Pre-qualifying is a simpler process than pre-approval. We’ll give you an estimate of how much home you might be able to afford based on the answers to financial questions we ask. Pre-approval will require you to provide us with financial documents so we can estimate a mortgage amount we are likely to approve. Pre-approval can give you a more precise estimate of the home prices you can afford and can help make your offer attractive to sellers, because they will have confidence you will be approved for a mortgage to buy their homes!
Our home affordability calculator uses your annual gross income as the starting point for its estimate. Then it takes into account these important financial factors.
These are your monthly debt payments besides your mortgage such as car payments, student loans, and credit card debt. Lenders want to know you will be able to afford all your monthly debt payments – not just your monthly mortgage payment – before they approve your loan.
We often do this by calculating your debt-to-income ratio (DTI) and applying a maximum to the result. Let’s do a sample calculation. Pretend your monthly gross income is $7,000, you pay $800 a month for a car loan and student debt, and you want to buy a house that has a $1,700 monthly payment. This means your total monthly debt would be $2,500.
To calculate your DTI, divide your total monthly debt by your monthly income and express the result as a percentage. In our example, that result is 36% ($2,500 ÷ $7,000 = 0.36 or 36%). This is important because many lenders have a maximum debt-to-income ratio of 36%. So your total debt and debt-to-income ratio are important to understanding how much home you can afford and how large a mortgage you might be able to get.
Your down payment is an important factor because the larger your down payment, the more house you may be able to afford. It’s often not necessary to make a 20% down payment when you buy a house. If you choose an FHA loan, you may be able to make a down payment as low as 3.5%.
If you choose a conventional loan, you can often make a down payment of less than 20%. However, you will be required to buy private mortgage insurance (PMI) with a down payment of less than 20%. The cost of PMI is added to your monthly bill and will increase your mortgage payment.
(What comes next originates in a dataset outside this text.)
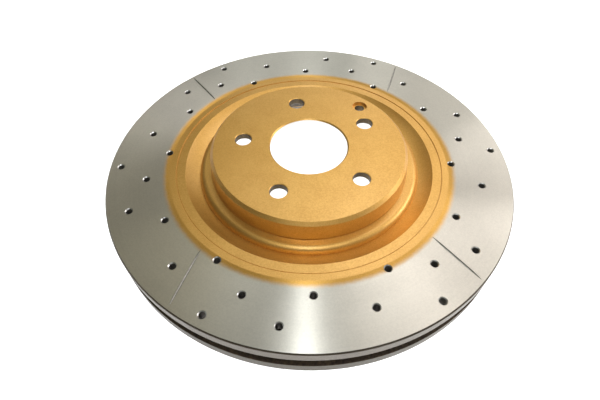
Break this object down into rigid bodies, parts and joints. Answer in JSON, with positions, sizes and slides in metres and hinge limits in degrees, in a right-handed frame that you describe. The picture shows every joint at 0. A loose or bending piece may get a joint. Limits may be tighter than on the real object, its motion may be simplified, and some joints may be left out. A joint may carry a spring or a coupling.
{
  "type": "brake disc",
  "caption": "Ventilated car brake disc, drilled and slotted, with a coated hat that bolts between hub and wheel.",
  "frame": {"origin": "centre of the inboard friction face, on the disc's axis", "axes": "+Z along the disc's axis from the inboard face towards the wheel; +X and +Y lie in the friction face"},
  "size_m": [0.34, 0.34, 0.0462],
  "materials": {
    "machined_iron": "fine turned grey iron with a circular grain",
    "gold_coating": "satin gold metallic coating",
    "raw_casting": "rough dark brown sand-cast skin"
  },
  "bodies": {
    "root": {"mounting_flange": "gold_coating", "hat_wall": "gold_coating", "neck": "gold_coating", "trough": "gold_coating", "outboard_friction_ring": "machined_iron", "inboard_friction_ring": "machined_iron", "cooling_vane_01": "raw_casting", "cooling_vane_02": "raw_casting", "cooling_vane_03": "raw_casting", "cooling_vane_04": "raw_casting", "cooling_vane_05": "raw_casting", "cooling_vane_06": "raw_casting", "cooling_vane_07": "raw_casting", "cooling_vane_08": "raw_casting", "cooling_vane_09": "raw_casting", "cooling_vane_10": "raw_casting", "cooling_vane_11": "raw_casting", "cooling_vane_12": "raw_casting", "cooling_vane_13": "raw_casting", "cooling_vane_14": "raw_casting", "cooling_vane_15": "raw_casting", "cooling_vane_16": "raw_casting", "cooling_vane_17": "raw_casting", "cooling_vane_18": "raw_casting", "cooling_vane_19": "raw_casting", "cooling_vane_20": "raw_casting", "cooling_vane_21": "raw_casting", "cooling_vane_22": "raw_casting", "cooling_vane_23": "raw_casting", "cooling_vane_24": "raw_casting", "cooling_vane_25": "raw_casting", "cooling_vane_26": "raw_casting", "cooling_vane_27": "raw_casting", "cooling_vane_28": "raw_casting", "cooling_vane_29": "raw_casting", "cooling_vane_30": "raw_casting", "cooling_vane_31": "raw_casting", "cooling_vane_32": "raw_casting", "cooling_vane_33": "raw_casting", "cooling_vane_34": "raw_casting", "cooling_vane_35": "raw_casting", "cooling_vane_36": "raw_casting", "cooling_vane_37": "raw_casting", "cooling_vane_38": "raw_casting", "cooling_vane_39": "raw_casting", "cooling_vane_40": "raw_casting", "cooling_vane_41": "raw_casting", "cooling_vane_42": "raw_casting"}
  },
  "joints": []
}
Your mortgage term is the number of years you have to pay the loan back. When you get a 30-year mortgage, you have 30 years to pay back the loan. 30-year mortgages can make homes more affordable by lowering your monthly payment. However, 30-year mortgages typically cost you more money in interest payments over the life of the loan compared to mortgages with terms of 20 or 15 years.
Your interest rate is the cost of borrowing money expressed as a percentage. Interest rates have a big impact on home affordability. When mortgage rates are higher, homebuyers can typically afford less expensive homes. When rates are lower, homebuyers can often afford more expensive homes. Basically, your money goes further in a low rate environment.
The cost of your property taxes and homeowners insurance are included in your monthly mortgage payment. Buying a home in a community with higher property taxes might affect the price of the home you can afford. Shopping for more affordable homeowners insurance might help you afford a higher priced home.